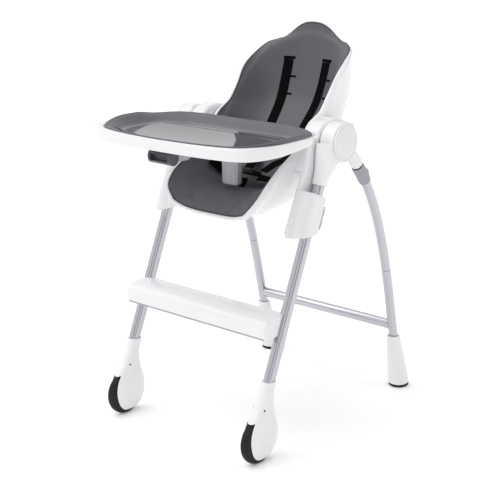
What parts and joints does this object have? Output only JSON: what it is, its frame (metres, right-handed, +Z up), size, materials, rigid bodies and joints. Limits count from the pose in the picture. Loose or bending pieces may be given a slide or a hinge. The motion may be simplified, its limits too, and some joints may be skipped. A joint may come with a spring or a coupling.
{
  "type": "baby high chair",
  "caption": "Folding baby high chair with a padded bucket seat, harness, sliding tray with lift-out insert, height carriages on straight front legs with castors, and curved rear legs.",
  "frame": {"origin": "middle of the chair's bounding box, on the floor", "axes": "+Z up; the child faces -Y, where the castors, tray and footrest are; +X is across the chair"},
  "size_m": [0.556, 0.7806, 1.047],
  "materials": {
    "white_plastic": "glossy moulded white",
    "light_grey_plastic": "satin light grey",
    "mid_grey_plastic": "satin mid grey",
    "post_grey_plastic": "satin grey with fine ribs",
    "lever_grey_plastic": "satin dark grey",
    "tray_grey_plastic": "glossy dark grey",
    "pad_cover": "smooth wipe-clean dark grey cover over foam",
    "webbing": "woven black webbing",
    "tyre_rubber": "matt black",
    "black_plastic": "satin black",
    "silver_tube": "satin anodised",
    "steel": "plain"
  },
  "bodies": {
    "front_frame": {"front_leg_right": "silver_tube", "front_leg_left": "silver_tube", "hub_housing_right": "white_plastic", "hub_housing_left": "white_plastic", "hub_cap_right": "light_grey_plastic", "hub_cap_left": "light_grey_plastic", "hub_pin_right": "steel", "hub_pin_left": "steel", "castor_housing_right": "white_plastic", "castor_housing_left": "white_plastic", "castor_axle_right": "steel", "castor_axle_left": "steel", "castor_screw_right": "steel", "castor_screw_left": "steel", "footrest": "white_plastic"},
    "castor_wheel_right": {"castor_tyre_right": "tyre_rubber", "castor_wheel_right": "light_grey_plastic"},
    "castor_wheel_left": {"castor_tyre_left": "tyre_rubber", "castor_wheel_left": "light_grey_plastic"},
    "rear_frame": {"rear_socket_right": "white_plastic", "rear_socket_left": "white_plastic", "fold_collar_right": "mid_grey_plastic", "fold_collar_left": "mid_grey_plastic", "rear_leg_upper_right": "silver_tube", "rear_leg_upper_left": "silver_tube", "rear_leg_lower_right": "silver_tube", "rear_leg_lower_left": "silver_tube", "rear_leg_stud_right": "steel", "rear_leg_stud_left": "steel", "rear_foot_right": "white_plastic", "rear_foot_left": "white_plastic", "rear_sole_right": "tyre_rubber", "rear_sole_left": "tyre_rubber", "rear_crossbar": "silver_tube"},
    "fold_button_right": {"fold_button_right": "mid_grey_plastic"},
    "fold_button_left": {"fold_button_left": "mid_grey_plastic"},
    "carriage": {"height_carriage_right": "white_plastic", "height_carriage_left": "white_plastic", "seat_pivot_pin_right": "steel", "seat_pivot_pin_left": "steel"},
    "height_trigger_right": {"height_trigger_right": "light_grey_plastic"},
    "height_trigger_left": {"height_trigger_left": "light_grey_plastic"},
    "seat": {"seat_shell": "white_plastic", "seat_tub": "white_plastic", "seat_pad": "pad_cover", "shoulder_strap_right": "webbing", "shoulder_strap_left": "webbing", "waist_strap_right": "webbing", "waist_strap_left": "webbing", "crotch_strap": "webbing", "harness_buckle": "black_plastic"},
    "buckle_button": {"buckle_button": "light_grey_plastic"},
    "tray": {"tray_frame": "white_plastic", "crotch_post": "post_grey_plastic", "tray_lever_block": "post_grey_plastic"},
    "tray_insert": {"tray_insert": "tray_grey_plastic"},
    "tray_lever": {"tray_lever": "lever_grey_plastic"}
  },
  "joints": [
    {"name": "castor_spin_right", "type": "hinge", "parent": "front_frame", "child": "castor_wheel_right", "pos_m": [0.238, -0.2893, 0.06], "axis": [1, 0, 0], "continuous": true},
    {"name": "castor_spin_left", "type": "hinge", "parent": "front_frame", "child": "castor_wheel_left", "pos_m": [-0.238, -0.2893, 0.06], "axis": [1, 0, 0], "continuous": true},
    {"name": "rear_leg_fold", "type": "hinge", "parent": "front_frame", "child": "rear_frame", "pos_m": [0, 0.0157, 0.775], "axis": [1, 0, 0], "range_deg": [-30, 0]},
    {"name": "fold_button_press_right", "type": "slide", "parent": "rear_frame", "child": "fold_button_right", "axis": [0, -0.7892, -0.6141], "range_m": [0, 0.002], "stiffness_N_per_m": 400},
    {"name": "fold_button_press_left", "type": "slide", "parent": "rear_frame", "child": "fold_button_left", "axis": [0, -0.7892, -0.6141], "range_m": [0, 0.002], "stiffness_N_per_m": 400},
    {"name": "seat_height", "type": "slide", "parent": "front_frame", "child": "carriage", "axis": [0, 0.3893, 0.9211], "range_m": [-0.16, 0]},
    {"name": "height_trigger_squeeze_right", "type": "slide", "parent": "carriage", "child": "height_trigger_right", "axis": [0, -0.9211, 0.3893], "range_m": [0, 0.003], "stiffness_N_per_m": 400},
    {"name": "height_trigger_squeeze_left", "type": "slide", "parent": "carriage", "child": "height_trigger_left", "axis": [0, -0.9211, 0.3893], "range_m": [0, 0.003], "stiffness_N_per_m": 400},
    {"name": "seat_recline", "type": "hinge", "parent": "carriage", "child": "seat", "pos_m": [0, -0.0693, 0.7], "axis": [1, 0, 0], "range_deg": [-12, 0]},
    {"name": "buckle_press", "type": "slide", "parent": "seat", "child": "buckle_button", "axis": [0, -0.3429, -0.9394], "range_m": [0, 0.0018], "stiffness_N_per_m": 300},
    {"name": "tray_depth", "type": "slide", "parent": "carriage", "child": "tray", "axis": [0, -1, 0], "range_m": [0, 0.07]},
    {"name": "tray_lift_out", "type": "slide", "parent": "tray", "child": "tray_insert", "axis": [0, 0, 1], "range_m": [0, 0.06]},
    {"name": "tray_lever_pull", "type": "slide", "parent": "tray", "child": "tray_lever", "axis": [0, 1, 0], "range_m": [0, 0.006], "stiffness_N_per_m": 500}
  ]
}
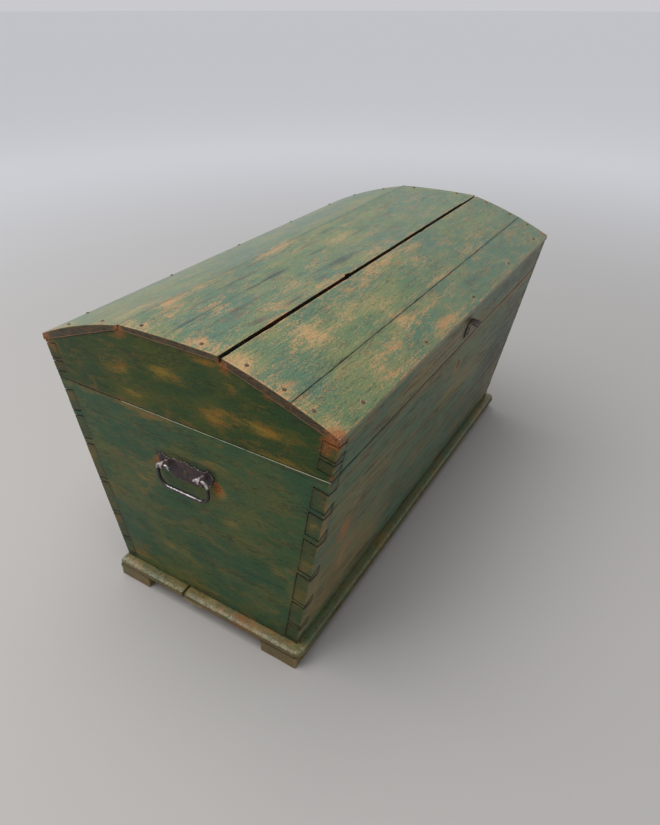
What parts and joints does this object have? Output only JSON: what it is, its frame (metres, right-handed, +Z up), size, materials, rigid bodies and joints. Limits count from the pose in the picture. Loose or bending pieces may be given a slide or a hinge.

──────────

▶ _YOUR OBJECTIVE_
From the listing above, reproduce all the lines exactly.

▶ _WRITTEN SOLUTION_
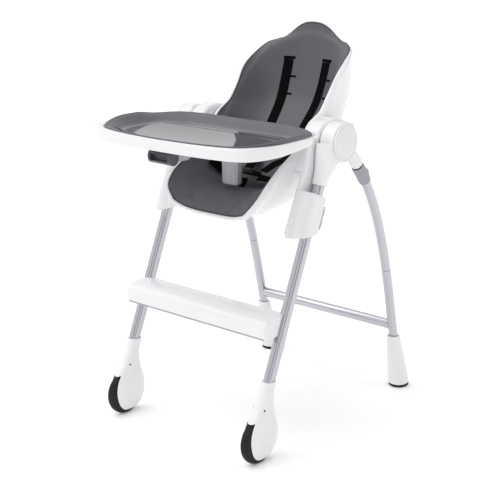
What parts and joints does this object have? Output only JSON: what it is, its frame (metres, right-handed, +Z up), size, materials, rigid bodies and joints. Limits count from the pose in the picture. Loose or bending pieces may be given a slide or a hinge. The motion may be simplified, its limits too, and some joints may be skipped. A joint may come with a spring or a coupling.
{
  "type": "baby high chair",
  "caption": "Folding baby high chair with a padded bucket seat, harness, sliding tray with lift-out insert, height carriages on straight front legs with castors, and curved rear legs.",
  "frame": {"origin": "middle of the chair's bounding box, on the floor", "axes": "+Z up; the child faces -Y, where the castors, tray and footrest are; +X is across the chair"},
  "size_m": [0.556, 0.7806, 1.047],
  "materials": {
    "white_plastic": "glossy moulded white",
    "light_grey_plastic": "satin light grey",
    "mid_grey_plastic": "satin mid grey",
    "post_grey_plastic": "satin grey with fine ribs",
    "lever_grey_plastic": "satin dark grey",
    "tray_grey_plastic": "glossy dark grey",
    "pad_cover": "smooth wipe-clean dark grey cover over foam",
    "webbing": "woven black webbing",
    "tyre_rubber": "matt black",
    "black_plastic": "satin black",
    "silver_tube": "satin anodised",
    "steel": "plain"
  },
  "bodies": {
    "front_frame": {"front_leg_right": "silver_tube", "front_leg_left": "silver_tube", "hub_housing_right": "white_plastic", "hub_housing_left": "white_plastic", "hub_cap_right": "light_grey_plastic", "hub_cap_left": "light_grey_plastic", "hub_pin_right": "steel", "hub_pin_left": "steel", "castor_housing_right": "white_plastic", "castor_housing_left": "white_plastic", "castor_axle_right": "steel", "castor_axle_left": "steel", "castor_screw_right": "steel", "castor_screw_left": "steel", "footrest": "white_plastic"},
    "castor_wheel_right": {"castor_tyre_right": "tyre_rubber", "castor_wheel_right": "light_grey_plastic"},
    "castor_wheel_left": {"castor_tyre_left": "tyre_rubber", "castor_wheel_left": "light_grey_plastic"},
    "rear_frame": {"rear_socket_right": "white_plastic", "rear_socket_left": "white_plastic", "fold_collar_right": "mid_grey_plastic", "fold_collar_left": "mid_grey_plastic", "rear_leg_upper_right": "silver_tube", "rear_leg_upper_left": "silver_tube", "rear_leg_lower_right": "silver_tube", "rear_leg_lower_left": "silver_tube", "rear_leg_stud_right": "steel", "rear_leg_stud_left": "steel", "rear_foot_right": "white_plastic", "rear_foot_left": "white_plastic", "rear_sole_right": "tyre_rubber", "rear_sole_left": "tyre_rubber", "rear_crossbar": "silver_tube"},
    "fold_button_right": {"fold_button_right": "mid_grey_plastic"},
    "fold_button_left": {"fold_button_left": "mid_grey_plastic"},
    "carriage": {"height_carriage_right": "white_plastic", "height_carriage_left": "white_plastic", "seat_pivot_pin_right": "steel", "seat_pivot_pin_left": "steel"},
    "height_trigger_right": {"height_trigger_right": "light_grey_plastic"},
    "height_trigger_left": {"height_trigger_left": "light_grey_plastic"},
    "seat": {"seat_shell": "white_plastic", "seat_tub": "white_plastic", "seat_pad": "pad_cover", "shoulder_strap_right": "webbing", "shoulder_strap_left": "webbing", "waist_strap_right": "webbing", "waist_strap_left": "webbing", "crotch_strap": "webbing", "harness_buckle": "black_plastic"},
    "buckle_button": {"buckle_button": "light_grey_plastic"},
    "tray": {"tray_frame": "white_plastic", "crotch_post": "post_grey_plastic", "tray_lever_block": "post_grey_plastic"},
    "tray_insert": {"tray_insert": "tray_grey_plastic"},
    "tray_lever": {"tray_lever": "lever_grey_plastic"}
  },
  "joints": [
    {"name": "castor_spin_right", "type": "hinge", "parent": "front_frame", "child": "castor_wheel_right", "pos_m": [0.238, -0.2893, 0.06], "axis": [1, 0, 0], "continuous": true},
    {"name": "castor_spin_left", "type": "hinge", "parent": "front_frame", "child": "castor_wheel_left", "pos_m": [-0.238, -0.2893, 0.06], "axis": [1, 0, 0], "continuous": true},
    {"name": "rear_leg_fold", "type": "hinge", "parent": "front_frame", "child": "rear_frame", "pos_m": [0, 0.0157, 0.775], "axis": [1, 0, 0], "range_deg": [-30, 0]},
    {"name": "fold_button_press_right", "type": "slide", "parent": "rear_frame", "child": "fold_button_right", "axis": [0, -0.7892, -0.6141], "range_m": [0, 0.002], "stiffness_N_per_m": 400},
    {"name": "fold_button_press_left", "type": "slide", "parent": "rear_frame", "child": "fold_button_left", "axis": [0, -0.7892, -0.6141], "range_m": [0, 0.002], "stiffness_N_per_m": 400},
    {"name": "seat_height", "type": "slide", "parent": "front_frame", "child": "carriage", "axis": [0, 0.3893, 0.9211], "range_m": [-0.16, 0]},
    {"name": "height_trigger_squeeze_right", "type": "slide", "parent": "carriage", "child": "height_trigger_right", "axis": [0, -0.9211, 0.3893], "range_m": [0, 0.003], "stiffness_N_per_m": 400},
    {"name": "height_trigger_squeeze_left", "type": "slide", "parent": "carriage", "child": "height_trigger_left", "axis": [0, -0.9211, 0.3893], "range_m": [0, 0.003], "stiffness_N_per_m": 400},
    {"name": "seat_recline", "type": "hinge", "parent": "carriage", "child": "seat", "pos_m": [0, -0.0693, 0.7], "axis": [1, 0, 0], "range_deg": [-12, 0]},
    {"name": "buckle_press", "type": "slide", "parent": "seat", "child": "buckle_button", "axis": [0, -0.3429, -0.9394], "range_m": [0, 0.0018], "stiffness_N_per_m": 300},
    {"name": "tray_depth", "type": "slide", "parent": "carriage", "child": "tray", "axis": [0, -1, 0], "range_m": [0, 0.07]},
    {"name": "tray_lift_out", "type": "slide", "parent": "tray", "child": "tray_insert", "axis": [0, 0, 1], "range_m": [0, 0.06]},
    {"name": "tray_lever_pull", "type": "slide", "parent": "tray", "child": "tray_lever", "axis": [0, 1, 0], "range_m": [0, 0.006], "stiffness_N_per_m": 500}
  ]
}
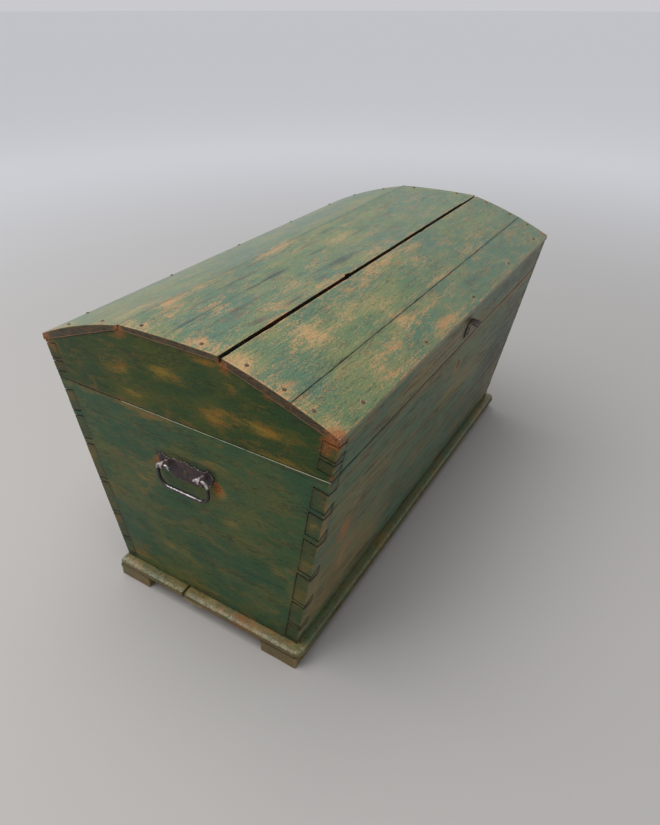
What parts and joints does this object have? Output only JSON: what it is, its frame (metres, right-handed, +Z up), size, materials, rigid bodies and joints. Limits count from the pose in the picture. Loose or bending pieces may be given a slide or a hinge.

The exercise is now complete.